#### [Your objective]
Quote every line from the top of the listing down to and including the line that contains "250, run: 300".

#### [Recorded information]

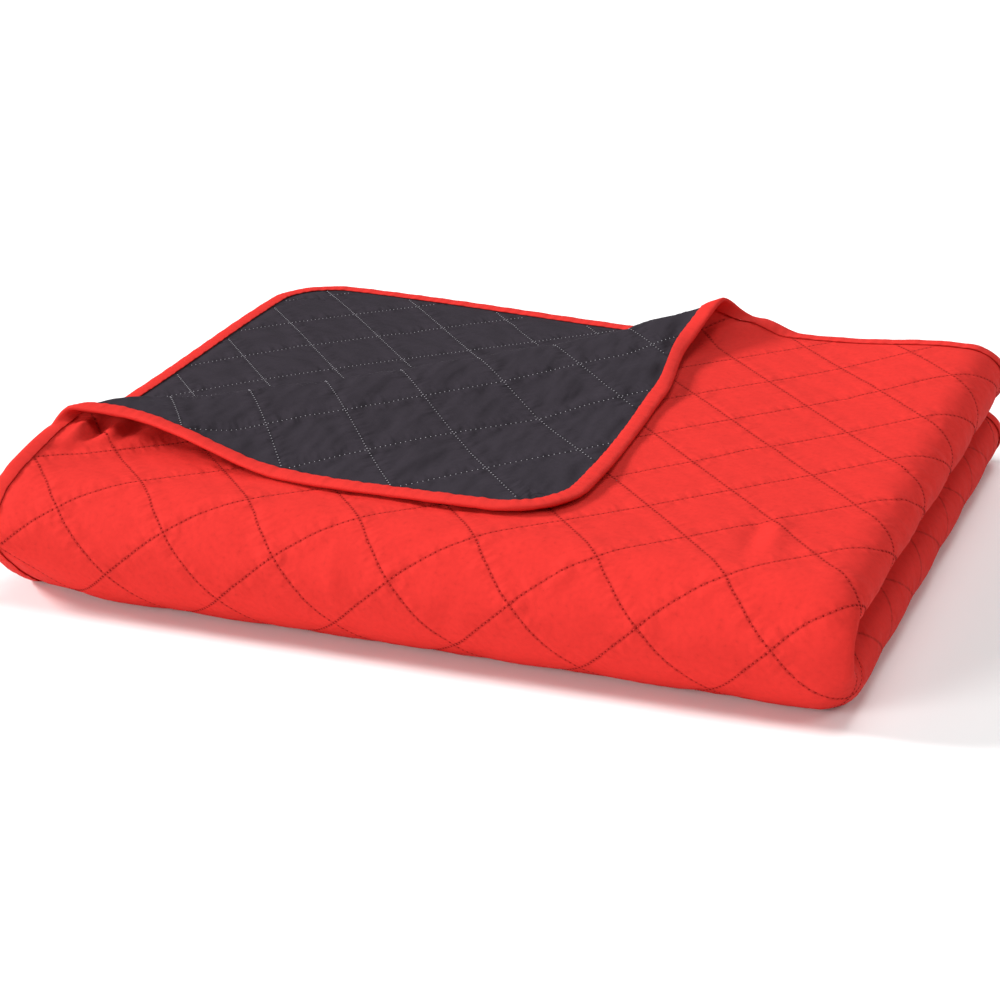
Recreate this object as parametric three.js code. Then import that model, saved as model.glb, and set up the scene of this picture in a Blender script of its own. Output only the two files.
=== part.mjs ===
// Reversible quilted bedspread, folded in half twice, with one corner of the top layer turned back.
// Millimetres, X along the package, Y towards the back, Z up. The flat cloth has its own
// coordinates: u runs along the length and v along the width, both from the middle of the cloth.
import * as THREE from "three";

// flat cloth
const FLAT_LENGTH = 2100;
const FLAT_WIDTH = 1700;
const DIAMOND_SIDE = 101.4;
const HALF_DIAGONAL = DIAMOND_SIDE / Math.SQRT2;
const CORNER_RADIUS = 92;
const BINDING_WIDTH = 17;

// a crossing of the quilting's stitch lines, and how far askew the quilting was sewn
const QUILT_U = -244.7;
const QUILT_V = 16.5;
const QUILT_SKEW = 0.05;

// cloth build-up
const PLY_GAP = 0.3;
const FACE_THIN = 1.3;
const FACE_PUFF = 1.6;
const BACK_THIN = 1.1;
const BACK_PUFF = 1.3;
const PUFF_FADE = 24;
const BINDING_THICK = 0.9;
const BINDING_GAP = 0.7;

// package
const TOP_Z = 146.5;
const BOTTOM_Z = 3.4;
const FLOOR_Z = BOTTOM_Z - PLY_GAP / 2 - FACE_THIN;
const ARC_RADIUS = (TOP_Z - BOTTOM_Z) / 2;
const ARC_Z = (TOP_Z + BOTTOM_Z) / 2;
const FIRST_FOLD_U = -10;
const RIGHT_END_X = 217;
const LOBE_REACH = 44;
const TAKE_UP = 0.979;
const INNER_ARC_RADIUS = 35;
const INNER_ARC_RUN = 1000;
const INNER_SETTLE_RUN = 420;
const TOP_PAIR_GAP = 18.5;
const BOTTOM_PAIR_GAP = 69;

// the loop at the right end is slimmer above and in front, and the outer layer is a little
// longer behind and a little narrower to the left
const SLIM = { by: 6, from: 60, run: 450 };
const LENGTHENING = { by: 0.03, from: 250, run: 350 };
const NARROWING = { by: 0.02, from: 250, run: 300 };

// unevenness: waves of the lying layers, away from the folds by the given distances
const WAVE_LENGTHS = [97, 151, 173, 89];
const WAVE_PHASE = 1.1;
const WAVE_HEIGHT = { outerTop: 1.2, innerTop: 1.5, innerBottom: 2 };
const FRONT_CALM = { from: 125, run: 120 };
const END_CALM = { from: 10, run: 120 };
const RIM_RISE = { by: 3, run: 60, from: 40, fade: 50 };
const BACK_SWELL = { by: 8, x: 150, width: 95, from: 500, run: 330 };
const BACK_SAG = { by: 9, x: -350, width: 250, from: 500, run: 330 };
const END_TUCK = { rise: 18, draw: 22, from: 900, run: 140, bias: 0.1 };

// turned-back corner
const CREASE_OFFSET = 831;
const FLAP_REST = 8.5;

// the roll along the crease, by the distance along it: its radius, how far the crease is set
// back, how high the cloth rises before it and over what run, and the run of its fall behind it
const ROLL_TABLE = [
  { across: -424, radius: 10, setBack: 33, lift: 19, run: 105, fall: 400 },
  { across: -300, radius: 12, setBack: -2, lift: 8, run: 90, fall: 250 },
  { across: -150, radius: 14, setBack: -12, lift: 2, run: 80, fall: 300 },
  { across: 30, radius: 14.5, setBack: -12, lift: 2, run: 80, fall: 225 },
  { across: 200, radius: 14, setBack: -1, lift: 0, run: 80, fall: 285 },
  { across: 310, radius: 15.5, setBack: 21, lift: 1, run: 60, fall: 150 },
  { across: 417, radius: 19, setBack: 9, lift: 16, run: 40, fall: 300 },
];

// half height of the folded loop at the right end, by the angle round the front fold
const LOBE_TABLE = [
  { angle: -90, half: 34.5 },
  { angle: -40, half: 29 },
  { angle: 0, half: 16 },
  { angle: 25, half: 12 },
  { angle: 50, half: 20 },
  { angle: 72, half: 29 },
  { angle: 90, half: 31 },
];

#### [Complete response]
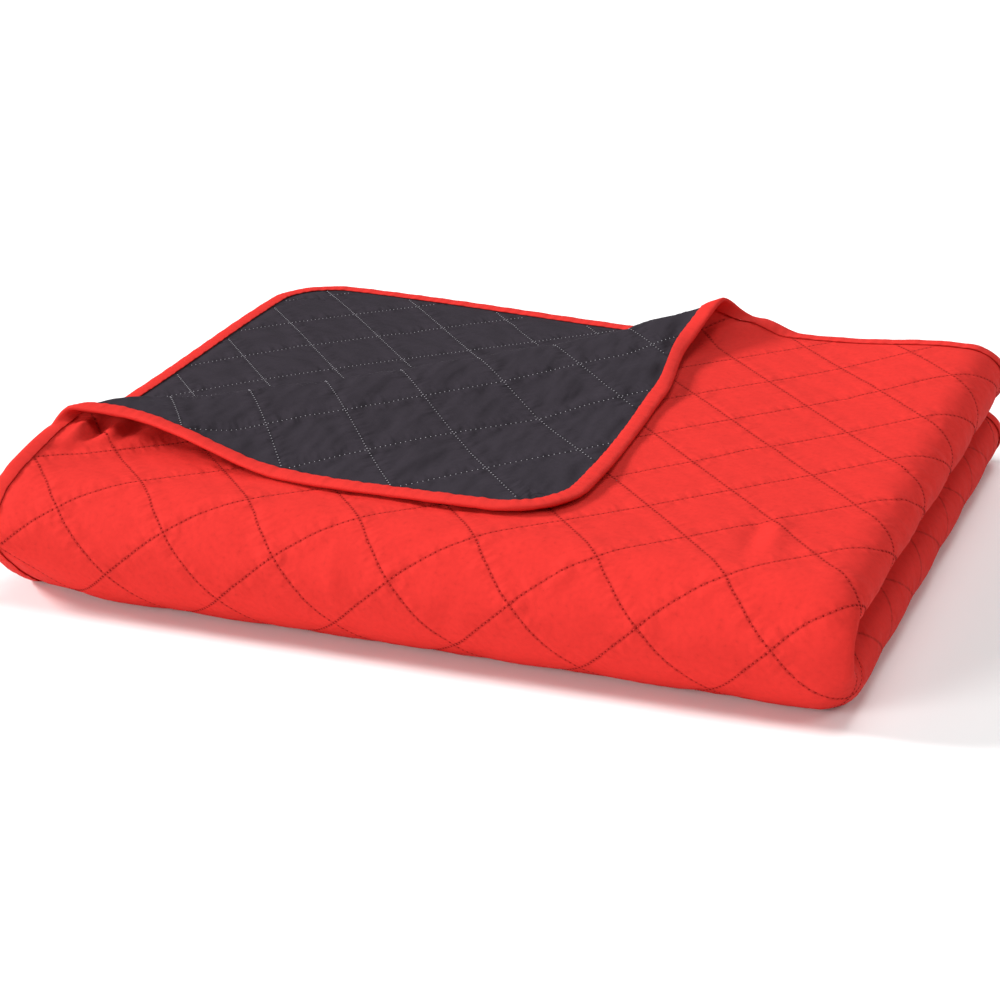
Recreate this object as parametric three.js code. Then import that model, saved as model.glb, and set up the scene of this picture in a Blender script of its own. Output only the two files.
=== part.mjs ===
// Reversible quilted bedspread, folded in half twice, with one corner of the top layer turned back.
// Millimetres, X along the package, Y towards the back, Z up. The flat cloth has its own
// coordinates: u runs along the length and v along the width, both from the middle of the cloth.
import * as THREE from "three";

// flat cloth
const FLAT_LENGTH = 2100;
const FLAT_WIDTH = 1700;
const DIAMOND_SIDE = 101.4;
const HALF_DIAGONAL = DIAMOND_SIDE / Math.SQRT2;
const CORNER_RADIUS = 92;
const BINDING_WIDTH = 17;

// a crossing of the quilting's stitch lines, and how far askew the quilting was sewn
const QUILT_U = -244.7;
const QUILT_V = 16.5;
const QUILT_SKEW = 0.05;

// cloth build-up
const PLY_GAP = 0.3;
const FACE_THIN = 1.3;
const FACE_PUFF = 1.6;
const BACK_THIN = 1.1;
const BACK_PUFF = 1.3;
const PUFF_FADE = 24;
const BINDING_THICK = 0.9;
const BINDING_GAP = 0.7;

// package
const TOP_Z = 146.5;
const BOTTOM_Z = 3.4;
const FLOOR_Z = BOTTOM_Z - PLY_GAP / 2 - FACE_THIN;
const ARC_RADIUS = (TOP_Z - BOTTOM_Z) / 2;
const ARC_Z = (TOP_Z + BOTTOM_Z) / 2;
const FIRST_FOLD_U = -10;
const RIGHT_END_X = 217;
const LOBE_REACH = 44;
const TAKE_UP = 0.979;
const INNER_ARC_RADIUS = 35;
const INNER_ARC_RUN = 1000;
const INNER_SETTLE_RUN = 420;
const TOP_PAIR_GAP = 18.5;
const BOTTOM_PAIR_GAP = 69;

// the loop at the right end is slimmer above and in front, and the outer layer is a little
// longer behind and a little narrower to the left
const SLIM = { by: 6, from: 60, run: 450 };
const LENGTHENING = { by: 0.03, from: 250, run: 350 };
const NARROWING = { by: 0.02, from: 250, run: 300 };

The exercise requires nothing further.